The production ends with a section looking at how different countries have circumnavigated or simply dismissed the International Criminal Court’s arrest warrant for Benjamin Netanyahu. Strangely absent from this discussion is the fact that Slovenia recognises the state of Palestine and has said it will respect the arrest warrants. Yes, this is a show Frljić- could never have made at the Gorki, but it’s also a show he could make– and indeed has made – in Ljubljana. It has, at the time of writing, not created any major scandal or upset. The lack of acknowledgement of this context undercuts it to an extent. Too often I felt I was watching the show Frljić wanted, and maybe needed, to make in Berlin, rather than one that fully engaged with the audience for which it was being made.
This week in European theatre
A round-up of festivals, premieres and other upcoming events over the next seven days.
Year Without Summer - Austrian choreographer Florentina Holzinger is currently one of the most in-demand artists in Europe. Her recent shows Sancta and Ophelia’s Got Talent have both been enormous hits. Her new work, Year Without Summer, takes its name from the summer of 1816, where climate abnormalities led to the coldest summer on record in Europe, during which Mary Shelley, cooped up in a chalet on Lake Geneva, wrote Frankenstein. It premieres at the Volksbühne in Berlin on 21 May.
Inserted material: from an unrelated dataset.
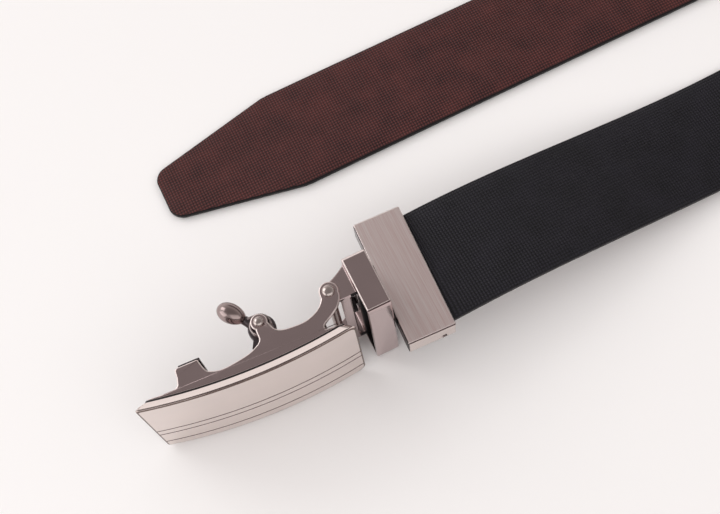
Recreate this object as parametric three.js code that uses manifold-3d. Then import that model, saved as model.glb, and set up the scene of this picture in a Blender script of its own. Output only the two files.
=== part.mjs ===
// A reversible ratchet belt, laid out open: the buckle stands on its long edge beside the flat tail.
// Units are millimetres, +Z is up and +X runs along the belt from the buckle towards the hidden turn.
// While it is built, X = 0 is the hinge pin and Y = 0 and Z = 0 are on the swivel's axis.
import * as THREE from 'three';
import { mergeVertices } from 'three/addons/utils/BufferGeometryUtils.js';
import Module from 'manifold-3d';

const wasm = await Module();
wasm.setup();

// Running and seating clearances
const gap = 0.3;
const boreClearance = 0.3;
const sideClearance = 0.35;

// How far cuts run past a face, and how far joined solids run into each other
const overcut = 1;
const fuse = 0.5;

// Strap
const strapWidth = 35;
const leatherThickness = 1.35;
const bondGap = 0.3;
const edgeRounding = 0.45;
const strapLength = 1180;
const standingTurnRadius = 30.2;
const settleLength = 115;
const twistLength = 190;
const twistMargin = 20;
const laneDrift = 7.5;
const driftLength = 170;
const tailDrift = 3;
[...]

After the Act - Breach Theatre’s musical is inspired by Section 28, the infamous law which banned the ‘promotion’ of homosexuality in schools in the UK. Weaving together interviews with activists, teachers and former pupils about the impact the legislation had on the people’s lives, it starts a run at London’s Royal Court on 23 May.
Article 55 - Director Tjaša Črnigoj’s follow-up to the five-part Sex Education II project, which explored women’s desire and reproductive rights, is a documentary piece about Article 55 of the Slovenian constitution. which states "Everyone shall be free to decide whether to bear children.” This right was written into the Yugoslav constitution in 1974, but was contested as Slovenia moved towards independence. Črnigoj’s show is based on interviews with the activists who fought to retain these rights. It premieres at the Mladinsko Theatre in Ljubljana on 24 May.